In a 2004 survey of pollution in Pali, the Central Groundwater Board found that pollution has seeped into the underground lifelines of the region; that chemicals have invaded wells. Remember, this is a region where farmers will kill for a little water. Consider, then, what happens when water cannot be used because it is contaminated. It breaks the economy of the region. It drives farmers to desperation. Pollution anywhere is terrible. But in Pali, pollution is deadly and shattering.
The pollution control game can never come true. Drains are never completed and even as illegal units are relocated or closed down, more come up in its place. All this while, the river shrinks. The factories use groundwater. The river gets lesser recharge. It only gets the chemicals the factories discharge. In other words, it cannot assimilate any more waste.
Pali needs a plan that can work fast. First, it must estimate the quantum of pollution. Even today, after years of investment and planning in pollution control, nobody really knows how much waste the town generates, and so, how much pollution it must treat. Second, Pali must map the drains that bring the waste to the river, so that it can be intercepted and taken to the effluent treatment plants. All the waste should be trapped -- official or illegal. Currently, no one knows how much waste the main drain -- the Gandhi Nagar drain; surely an ironic reference to the Father of the Nation -- carries, and how to treat its effluents before it joins the river. Instead, all plans focus on refurbishing the drain upstream -- until the drain is picture-perfect, pollution cannot be controlled.

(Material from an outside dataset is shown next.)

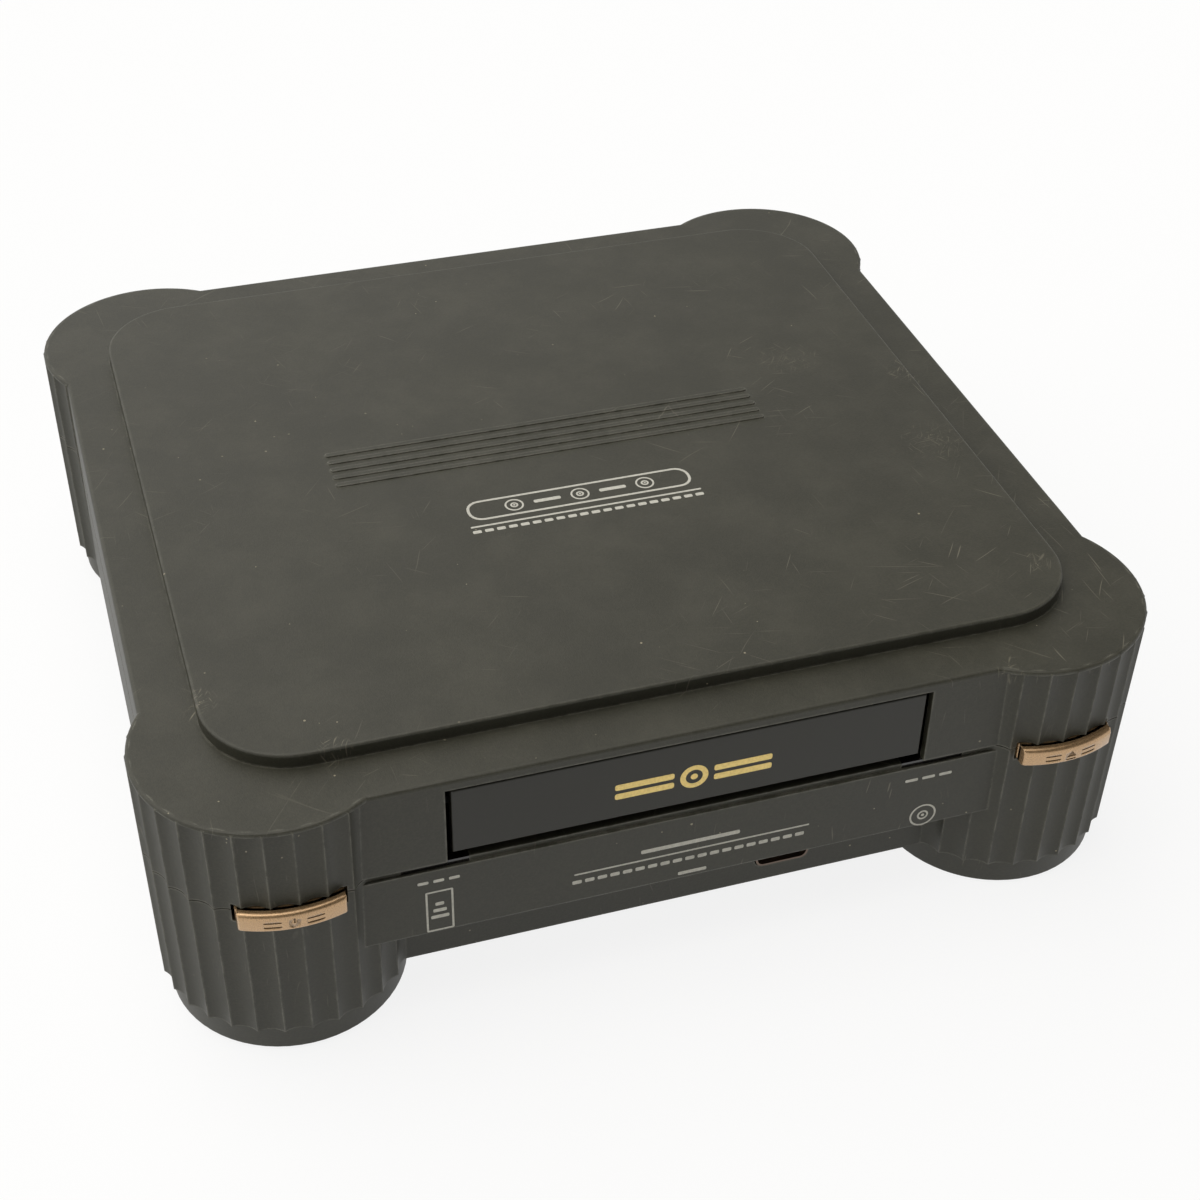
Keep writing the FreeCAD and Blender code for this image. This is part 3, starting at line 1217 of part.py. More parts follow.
def board_screws():
    profile = [(0, 15), (POST_HOLE_R, 15), (POST_HOLE_R, BOARD_TOP_Z), (2.7, BOARD_TOP_Z), (2.7, 24.8),
               (1.9, 25.5), (0, 25.5)]
    return group(turned(profile, x, y) for x, y in MAIN_POSTS + POWER_POSTS)


def chip(x, y, half_x, half_y, height):
    return block(x - half_x, x + half_x, y - half_y, y + half_y, BOARD_TOP_Z, BOARD_TOP_Z + height)


def chips():
    """The main processors, the memory and three smaller circuits, as moulded packages."""
    large = [chip(80, -50, 11, 11, 3.4), chip(80, 48, 11, 11, 3.4)]
    memory = [chip(12 + 14 * index, -112, 5.0, 3.6, 3.0) for index in range(3)]
    small = [chip(74, 96, 9, 6, 3.0), chip(-48, 84, 8, 12, 3.0), chip(0, 84, 12, 8, 3.0)]
    return group(large + memory + small)


def board_shield():
    """A folded tin cover over the middle of the main board, with a row of slots."""
    x0, x1, y0, y1 = -56, 58, -102, 60
    outer = block(x0, x1, y0, y1, BOARD_TOP_Z, SHIELD_TOP_Z)
    inner = block(x0 + SHEET_T, x1 - SHEET_T, y0 + SHEET_T, y1 - SHEET_T,
                  BOARD_TOP_Z - 1, SHIELD_TOP_Z - SHEET_T)
    slots = [block(x - 1.2, x + 1.2, -96, -72, SHIELD_TOP_Z - 2, SHIELD_TOP_Z + 1)
             for x in range(-45, 50, 10)]
    return minus(outer, [inner] + slots)


def servo_board():
    """The drive's own board on four spacers over the shield, with two chips."""
    top = SERVO_BOARD_Z + BOARD_T
    plate = block(-50, 50, -60, 28, SERVO_BOARD_Z, top)
    spacers = [column(2.6, SHIELD_TOP_Z, SERVO_BOARD_Z + 0.2, x, y) for x in (-44, 44) for y in (-54, 22)]
    packages = [block(-18, -4, -6, 8, top - 0.1, top + 2.2), block(6, 16, -44, -36, top - 0.1, top + 2.2)]
    return joined([plate] + spacers + packages)


def ribbon_cable():
    """A flat cable from the servo board down to the main board, in straight folds."""
    top = SERVO_BOARD_Z + BOARD_T
    thickness = 0.8
    outline = [(46, top), (84, top), (92, top - 8), (92, BOARD_TOP_Z), (92 + thickness, BOARD_TOP_Z),
               (92 + thickness, top - 7.65), (84.35, top + thickness), (46, top + thickness)]
    points = [V(x, -30, z) for x, z in outline]
    return Part.Face(Part.makePolygon(points + points[:1])).extrude(V(0, 20, 0))


def transformer():
    """A laminated core with a wound bobbin through its two windows."""
    core = rounded_block(-132, -96, 26, 74, BOARD_TOP_Z, 58, 1.5)
    windows = [block(-140, -90, y, y + 11, 30, 52) for y in (32, 57)]
    winding = block(-137, -91, 33, 67, 30.4, 51.6).cut(block(-132, -96, 43, 57, 25, 60))
    return joined([minus(core, windows), winding])


def capacitors():
    """The tall round cans on the power board: each with its place, radius and height."""
    shapes = []
    edge = 0.8
    for x, y, radius, height in ((-84, 20, 7.5, 28), (-84, 40, 6, 22), (-84, 56, 6, 22), (-120, 8, 5, 16)):
        top = BOARD_TOP_Z + height
        profile = [(0, BOARD_TOP_Z), (radius, BOARD_TOP_Z), (radius, top - edge),
                   (radius - edge, top), (0, top)]
        shapes.append(turned(profile, x, y))
    return group(shapes)


def heat_sink():
    """A finned bar of aluminium on the power board."""
    pitch = 6.2
    base = block(-130, -90, 82, 85, BOARD_TOP_Z, 50)
    starts = [-130 + pitch * index for index in range(7)]
    fins = [block(x, x + 2.8, 76, 82.5, BOARD_TOP_Z + 4, 50) for x in starts]
    return joined([base] + fins)


# Rear panel and connectors

def panel_slot(x0, x1, z0, z1):
    return block(x0, x1, PANEL_Y - 1, PANEL_Y + PANEL_T + 1, z0, z1)


def panel_hole(radius, x, z):
    return rod_y(radius, PANEL_Y - 1, PANEL_Y + PANEL_T + 1, x, z)


def rear_panel():
    """The plate that fills the opening in the back wall, cut out for each connector."""
    plate = block(-PANEL_HALF_X, PANEL_HALF_X, PANEL_Y, PANEL_Y + PANEL_T, PANEL_LOW_Z, PANEL_TOP_Z)
    cutters = [panel_hole(JACK_NECK_R + 0.4, x, JACK_Z) for x in JACK_XS]
    cutters += [panel_hole(7.0, VIDEO_X, JACK_Z), panel_hole(5.2, AERIAL_X, JACK_Z)]
    cutters.append(panel_slot(CHANNEL_SLOT_X - CHANNEL_SLOT_HALF_X, CHANNEL_SLOT_X + CHANNEL_SLOT_HALF_X,
                              JACK_Z - 2, JACK_Z + 2))
    cutters.append(panel_slot(INLET_X - 10.2, INLET_X + 10.2, INLET_Z - 7.2, INLET_Z + 7.2))
    cutters.append(panel_slot(COVER_X - COVER_HALF_X, COVER_X + COVER_HALF_X, COVER_LOW_Z, COVER_TOP_Z))
    for row in range(3):
        low = 46 + 2.6 * row
        cutters += [panel_slot(x - 5, x + 5, low, low + 1.2) for x in range(-52, 50, 14)]
    return minus(plate, cutters)


def expansion_cover():
    """The snap-in cover of the expansion port, with two clips behind the panel."""
    top = COVER_TOP_Z - COVER_GAP
    half = COVER_HALF_X - COVER_GAP
    shapes = [block(COVER_X - half, COVER_X + half, PANEL_Y, PANEL_Y + PANEL_T, COVER_LOW_Z, top)]
    for x in (COVER_X - 8, COVER_X + 8):
        shapes.append(block(x - 3, x + 3, PANEL_Y - 1.4, PANEL_Y, COVER_TOP_Z - 4, COVER_TOP_Z + 1.5))
    return joined(shapes)


def expansion_socket():
    """The slotted edge connector behind the expansion cover."""
    body = block(COVER_X - 11, COVER_X + 11, 126, 138.4, BOARD_TOP_Z, 34)
    return body.cut(block(COVER_X - 9, COVER_X + 9, 130, 139, 27.6, 30))


def jack_block():
    """The moulded block behind the three phono jacks."""
    body = block(JACK_XS[0] - 7, JACK_XS[-1] + 7, 122, JACK_BLOCK_Y, BOARD_TOP_Z, 42)
    return minus(body, [block(x - 0.6, x + 0.6, 120, 131, BOARD_TOP_Z - 1, 43) for x in (23.5, 38.5)])


def jack_sleeve(x):
    neck = rod_y(JACK_NECK_R, JACK_BLOCK_Y, JACK_END_Y - JACK_SLEEVE_LENGTH, x, JACK_Z)
    sleeve = rod_y(JACK_SLEEVE_R, JACK_END_Y - JACK_SLEEVE_LENGTH, JACK_END_Y, x, JACK_Z)
    return joined([neck, sleeve]).cut(rod_y(JACK_BORE_R, JACK_BLOCK_Y + 3, JACK_END_Y + 1, x, JACK_Z))


def jack_sleeves():
    """The metal sleeves of the three phono jacks."""
    return group(jack_sleeve(x) for x in JACK_XS)


def video_socket():
    """A round four-hole video socket: a collar round a moulded insert."""
    body = block(VIDEO_X - 7, VIDEO_X + 7, 126, PANEL_Y, BOARD_TOP_Z, 42)
    nose = rod_y(6.6, PANEL_Y - 1, 143.4, VIDEO_X, JACK_Z)
    ring_gap = rod_y(4.75, 138, 144, VIDEO_X, JACK_Z).cut(rod_y(3.4, 138, 144, VIDEO_X, JACK_Z))
    holes = [rod_y(0.55, 136, 144, VIDEO_X + x, JACK_Z + z) for x in (-1.5, 1.5) for z in (-1.1, 1.1)]
    return minus(joined([body, nose]), [ring_gap] + holes)


def modulator():
    """A tin can with its aerial jack and a slot for the channel switch."""
    can = block(MODULATOR_X - 17, MODULATOR_X + 17, 104, PANEL_Y, BOARD_TOP_Z, 44)
    jack = rod_y(4.8, PANEL_Y - 1, 149.0, AERIAL_X, JACK_Z)
    bore = rod_y(3.4, 141.5, 150, AERIAL_X, JACK_Z)
    slot = block(CHANNEL_SLOT_X - CHANNEL_SLOT_HALF_X, CHANNEL_SLOT_X + CHANNEL_SLOT_HALF_X,
                 134, PANEL_Y + 1, JACK_Z - 2, JACK_Z + 2)
    return minus(joined([can, jack]), [bore, slot])


def channel_knob():
    """The small sliding knob of the channel switch, at its left end."""
    x = CHANNEL_SLOT_X - CHANNEL_SLOT_HALF_X + 2.7
    foot = block(x - 2.4, x + 2.4, 134, 139, JACK_Z - 1.7, JACK_Z + 1.7)
    grip = block(x - 1.2, x + 1.2, 138, 142.0, JACK_Z - 1.2, JACK_Z + 1.2)
    return joined([foot, grip])


def inlet_hollow(y0, y1):
    """The figure-of-eight shape of the mains plug."""
    lobes = [rod_y(INLET_LOBE_R, y0, y1, INLET_X + side * INLET_PIN_X, INLET_Z) for side in (-1, 1)]
    half_height = INLET_LOBE_R - 1
    middle = block(INLET_X - INLET_PIN_X, INLET_X + INLET_PIN_X, y0, y1,
                   INLET_Z - half_height, INLET_Z + half_height)
    return joined(lobes + [middle])


def ac_inlet():
    """The two-pin mains inlet, with its mouth level with the rear panel."""
    mouth_y = PANEL_Y + PANEL_T
    floor_y = mouth_y - INLET_DEPTH
    body = block(INLET_X - 10, INLET_X + 10, mouth_y - 17, mouth_y, INLET_Z - 7, INLET_Z + 7)
    foot = block(INLET_X - 10, INLET_X + 10, mouth_y - 17, mouth_y - 5, FLOOR_Z, INLET_Z - 6)
    body = joined([body, foot]).cut(inlet_hollow(floor_y, mouth_y + 1))
    pins = [rod_y(INLET_PIN_R, floor_y - 1, floor_y + INLET_PIN, INLET_X + side * INLET_PIN_X, INLET_Z)
            for side in (-1, 1)]
    return joined([body] + pins)


MAKERS = [
    top_case, bottom_case, rubber_feet, case_screws, indicator_lenses,
    power_button, eject_button, power_rod, power_spring, eject_spring, power_switch, eject_switch,
    front_board, controller_socket, controller_shell, controller_pins,
    disc_tray, tray_door, drive_chassis, drive_screws, tray_pinion, pulley_gear, motor_pulley,
    loading_motor, loading_belt, clamp_bridge, clamper,
    lift_frame, damper_rubbers, traverse_plate, guide_rods, spindle_motor, spindle_shaft, turntable,
    pickup_sled, lens_holder, objective_lens, sled_gear, sled_motor, sled_motor_pinion, cam_slider,
    main_board, power_board, board_screws, chips, board_shield, servo_board, ribbon_cable, transformer,
    capacitors, heat_sink,
    rear_panel, expansion_cover, expansion_socket, jack_block, jack_sleeves, video_socket, modulator,
    channel_knob, ac_inlet,
]

os.makedirs("parts", exist_ok=True)
for make in MAKERS:
    shape = make()
    shape.exportStep(os.path.join("parts", make.__name__ + ".step"))
    print(make.__name__, "solids", len(shape.Solids), "volume", round(shape.Volume), "valid", shape.isValid())
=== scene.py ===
import json
import math

import bpy
from bpy.props import FloatProperty, FloatVectorProperty, PointerProperty
from mathutils import Matrix, Vector


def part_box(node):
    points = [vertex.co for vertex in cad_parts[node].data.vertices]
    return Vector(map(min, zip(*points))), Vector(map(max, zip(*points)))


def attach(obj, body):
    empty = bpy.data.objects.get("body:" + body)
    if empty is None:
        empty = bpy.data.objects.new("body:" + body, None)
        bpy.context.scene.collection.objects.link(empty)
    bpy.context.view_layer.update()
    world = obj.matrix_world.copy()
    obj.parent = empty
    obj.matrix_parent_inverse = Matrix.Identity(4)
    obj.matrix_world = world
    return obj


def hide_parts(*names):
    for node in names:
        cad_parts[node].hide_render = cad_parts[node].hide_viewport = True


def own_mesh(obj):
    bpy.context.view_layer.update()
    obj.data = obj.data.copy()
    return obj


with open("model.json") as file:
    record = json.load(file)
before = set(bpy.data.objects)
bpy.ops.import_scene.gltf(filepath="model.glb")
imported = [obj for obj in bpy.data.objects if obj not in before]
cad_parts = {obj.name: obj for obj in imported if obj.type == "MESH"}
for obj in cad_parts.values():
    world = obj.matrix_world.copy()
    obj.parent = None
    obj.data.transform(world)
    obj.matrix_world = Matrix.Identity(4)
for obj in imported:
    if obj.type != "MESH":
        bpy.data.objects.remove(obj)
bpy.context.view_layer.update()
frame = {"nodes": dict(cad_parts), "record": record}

# Finishes and small trim of a disc console with a sliding tray.
# Metres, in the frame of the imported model: X to the right seen from the front, the front faces -Y.

bl_info = {
    "name": "Disc console finishes",
    "version": (1, 0, 0),
    "blender": (4, 5, 0),
    "location": "View3D > Sidebar > Console",
    "description": "Finishes, printed marks and studio of a disc console with a sliding tray",
    "category": "Object",
}

MM = 0.001


def srgb(red, green, blue):
    """A colour as read off a screen, 0 to 255, turned into the linear colour that shaders take."""
    linear = []
    for level in (red, green, blue):
        share = level / 255
        linear.append(share / 12.92 if share <= 0.04045 else ((share + 0.055) / 1.055) ** 2.4)
    return (*linear, 1.0)


def scaled(colour, factor):
    return (colour[0] * factor, colour[1] * factor, colour[2] * factor, 1.0)


def middle_of(node):
    low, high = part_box(node)
    return (low + high) / 2


# Surfaces that the marks lie on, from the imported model
DOOR_FRONT_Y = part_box("tray_door")[0].y
CASE_FRONT_Y = DOOR_FRONT_Y - 0.5 * MM
CHIN_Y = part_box("controller_socket")[0].y + 0.4 * MM
PANEL_BACK_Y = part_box("rear_panel")[1].y
PLATEAU_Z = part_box("top_case")[1].z - 0.4 * MM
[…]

The difficult part is to completely treat the effluents so that the dry river gets water and not waste. This is the real challenge. This is where new technology is desperately needed. This is where we need science, not rocket science but real science: to find answers for poor industries, in poor areas, to combat pollution cheaply. Pali is not just about rogue industry and wretched farmers. It is about the failure of modern society to find answers for the real India.